There is a similar auth flow for Dependency Proxy, which is described in detail here.
Remote development
Remote development currently injects Personal Access Tokens (PATs) into a workspace and uses the PAT for authenticating requests to GitLab. PATs are long-lived and have a wider scope than necessary, so the team is looking for alternatives.
OAuth was explored as an option. If OAuth were used in a typical OAuth fashion, the end-user would first need to click a button in GitLab to generate a workspace, then, once it was spun up, visit their empty workspace and initiate an oauth flow. Once that flow was complete, the generated OAuth access token would be used to clone the repository. This would be a slow, clunky UX.
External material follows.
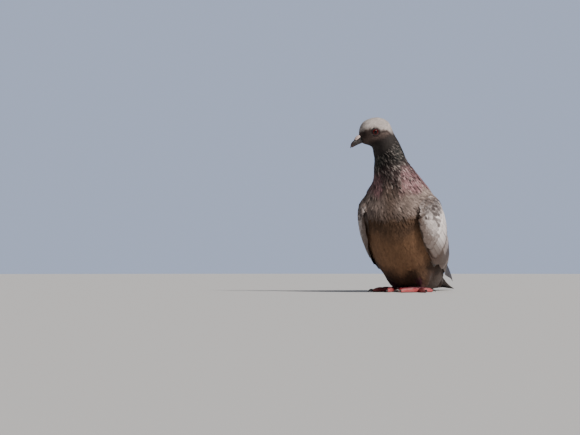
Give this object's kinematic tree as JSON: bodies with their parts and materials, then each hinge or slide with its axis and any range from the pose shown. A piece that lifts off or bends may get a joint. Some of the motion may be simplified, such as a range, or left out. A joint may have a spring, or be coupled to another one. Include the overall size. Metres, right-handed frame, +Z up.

The next approach considered was using an OAuth access token but generating it from within gitlab
without user consent and sending the access token along with the workspace creation request so that the repository could be cloned without further user interaction. While this would work from a technical standpoint, with oauth it is unusual for the authorization server (gitlab
) to both request the credentials and generate the credentials. If there is no user interaction, is it even OAuth?
You could make the same case that using a trusted
OAuth client, as Distributed Tracing does, has zero user interaction and so it has the same problem. The fact that this use-case called for the authentication server kicked off the OAuth token creation felt even more unusual, however.
Another benefit of using JWTs for this use-case is that they can have claims that give further information about the current user.
As of August 15, 2023, the approach has not been finalized but the team is leaning toward using JWTs in favor of OAuth access tokens.